David Cameron - Photo EU Council

(BERLIN) - British Prime Minister David Cameron has warned that his country could leave the European Union if Luxembourg's former premier Jean-Claude Juncker became the next European Commission president, Der Spiegel reported.

Quoting "sources close to the participants" of Tuesday's EU leaders summit in Brussels, the German magazine reported that Cameron had issued the warning to German Chancellor Angela Merkel, who backs Juncker for the top commission job.

Cameron reportedly told Merkel that picking Juncker for the job would "destabilise his government to such a point that it would bring forward a referendum on whether to exit the EU" -- a move which is likely to result in a popular consensus to leave the bloc.

"A figure from the 80s cannot resolve the problems of the next five years," Cameron reportedly said, according to extracts of the Spiegel article.

Cameron is deeply wary of Juncker, an EU federalist, particularly after his party suffered a humiliating loss to eurosceptic UKIP in the European elections.

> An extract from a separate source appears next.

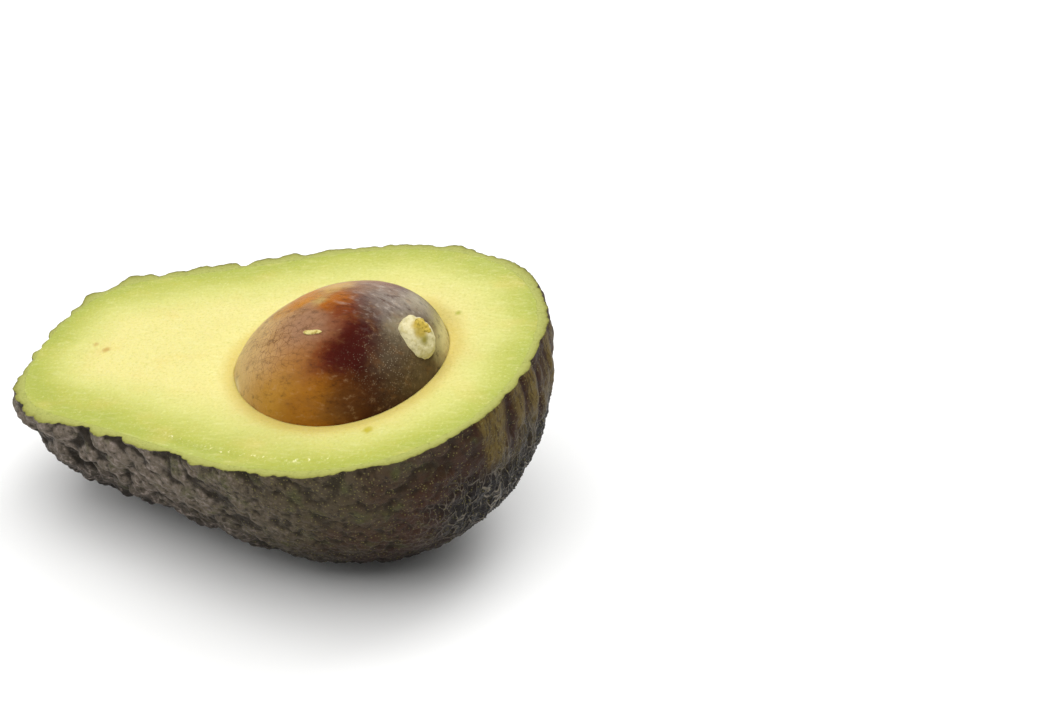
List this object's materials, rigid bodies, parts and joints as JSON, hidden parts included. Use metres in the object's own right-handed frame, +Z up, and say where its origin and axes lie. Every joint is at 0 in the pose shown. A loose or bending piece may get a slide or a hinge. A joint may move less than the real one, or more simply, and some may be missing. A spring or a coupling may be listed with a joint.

He has already pledged to hold a referendum on Britain's EU membership in 2017.

Contacted by AFP, a Downing Street spokesman declined comment on the Spiegel article, saying it is too early to be making any comments on potential candidates for the European Commission job.

Merkel had said Friday that talks were being held in the "spirit that Jean-Claude Juncker should become president of the European Commission" in her clearest statement of support for the veteran politician.

But besides Cameron, Sweden's Fredrik Reinfeldt, Hungary's Viktor Orban and, according to several European sources, the Netherlands' Mark Rutte and Finland's Jyrki Katainen, are also hostile to Juncker.

EU leaders have traditionally named the Commission head on their own, but under new rules they now have to "take into account" the results of last Sunday's European parliamentary elections, though exactly what that means remains unclear.